The stereo headphone amplifier is just a small stereo power amplifier. It provides a sufficient output to operate a pair of standard headphones having an impedance of 32 ohms approximately. The unit is equipped with a stereo volume-control potentiometer which allows the sound to be adjusted to a comfortable listening level. The unit was initially designed to be embedded in a homemade audio mixer for adding headphone monitoring capability. The circuit is very small and light so it may be mounted inside an audio mixer by using the volume-potentiometer bush fixing alone.
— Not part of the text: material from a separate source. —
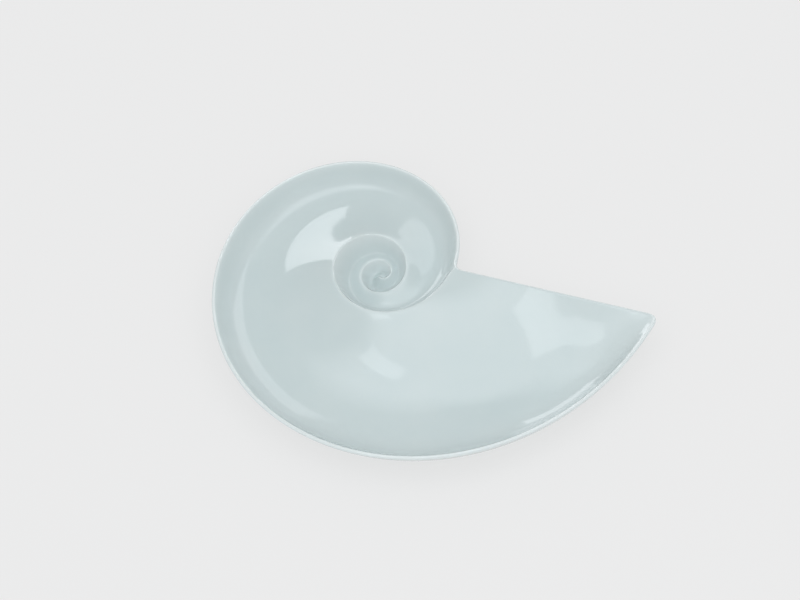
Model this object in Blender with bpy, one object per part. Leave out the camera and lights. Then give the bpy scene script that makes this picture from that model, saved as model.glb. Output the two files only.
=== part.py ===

The circuit comprises two sections and a small number of components common to both sections. The first section is based on U1 and it is associated with the Left audio channel. The second section is based on U2 which is responsible for the Right audio channel.
Intergraded circuits U1 and U2 are LM386 amplifiers. LM386 can provide up to 325mW into an 8Ω load. Standard headphones usually have greater impedance than this, so the available output will be reduced. However, this does not matter because only a very small output is sufficient to fully load the headphones. Since the components used on both audio sections are identical, only a description of a single channel is needed:
The input signal for the left channel is fed to pin3 of U1. Pin 3 is the non-inverting input of the amplifier. The LM386 is a power amplifier designed for use in low voltage consumer applications. The gain is internally set to 20 (26db) to keep external parts count low. Since the gain is very high, a line –level signal would be too high for the amplifier and must first be reduced. This is carried out using a potential divider arrangement.
The incoming audio signal passes through capacitor C2, preset potentiometer R1 and rotary volume control R2 to the ground. When R1 is adjusted to its maximum resistance (1ΜΩ) and R2 is also set to maximum, the signal voltage will be divided by 100 approximately. With preset potentiometer R1 adjusted to less than maximum resistance, a smaller amount of attenuation is provided. Whatever the adjustment of the R1 would be, with R2 at its minimum setting, the voltage at the sliding contact (wiper) of R2 will be zero.
For any input signal level, the preset potentiometer R1 must be adjusted so that, when volume (R2) is at maximum, there is minimal distortion combined with sufficient volume. R4, which is the preset potentiometer for the Right audio channel, must also be adjusted so that there is a correct balance (equality) in the volume between the left and the right channels.
The audio signal of the left channel is carried by R2’s wiper and is fed to U1 threw the C4 capacitor. C4 isolates the AC audio signal from a small bias (offset voltage) which is present at U1’s input pin (pin 3). The bias is set automatically from internal components of U1 and allows both the positive and negative parts of the input signal waveform to be amplified by swinging above and below this voltage.
The amplified signal of the Left channel appears at the output pin (pin 5) of U1 and AC-coupled to the left-hand headphone threw C3. Capacitor C5 , which is connected in series with R3, is used to stabilize the amplifier and prevent any oscillation that might otherwise occur.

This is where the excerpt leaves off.